There are about 150,000 sugar workers in Negros Occidental, or one worker family averaging two workers for every three hectares of sugarland. Most live on the plantations.

Their wages have decreased in real value over the last 50 years.

Before World War II, they earned 60 centavos per day, but were able to buy 10 kilos of rice. In the late 1960s, they earned 4 pesos per day, which could buy about seven kilos of rice.

Today´s highest paid field worker gets 28 pesos, enough to buy four kilos of rice. NFSW officials say 90 percent of the workers now get 12-15 pesos per day.

About 10,000 Negros sugar planters share about 200,000 hectares of sugarland. But "sugar planters" means 300 families owning 48 percent of the land.

While they had the loans and US market until 1974, they were careless about improving farm efficiency.

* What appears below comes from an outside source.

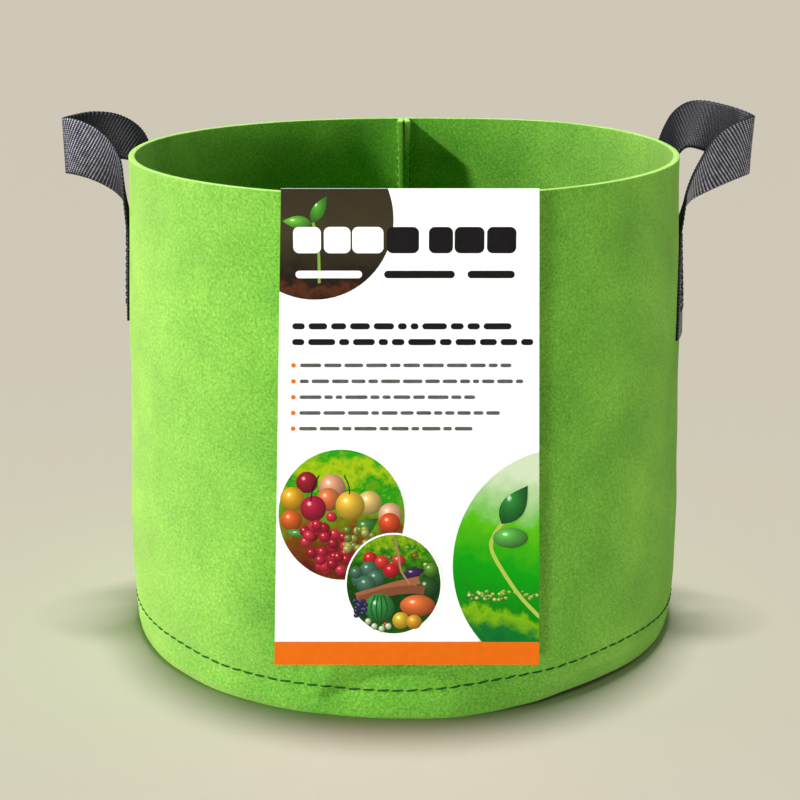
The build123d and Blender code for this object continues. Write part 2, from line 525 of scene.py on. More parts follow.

Only 10 percent of sugarland is irrigated.

"Now that the US market and the easy government loans are gone, the chickens have come home to roost," a Bacolod newsman said.

He said new sugar industry leaders will now run a tight ship. "The sugar industry must be trimmed by one-third," he said. "The domestic market and the limited U.S. market still available will be kept for Marcos´ loyal supporters.

"As quickly as possible the larger farms will be mechanized to make them more efficient and to cut the number of workers down to levels that can be easily controlled," he said -- increasing unemployment and hunger.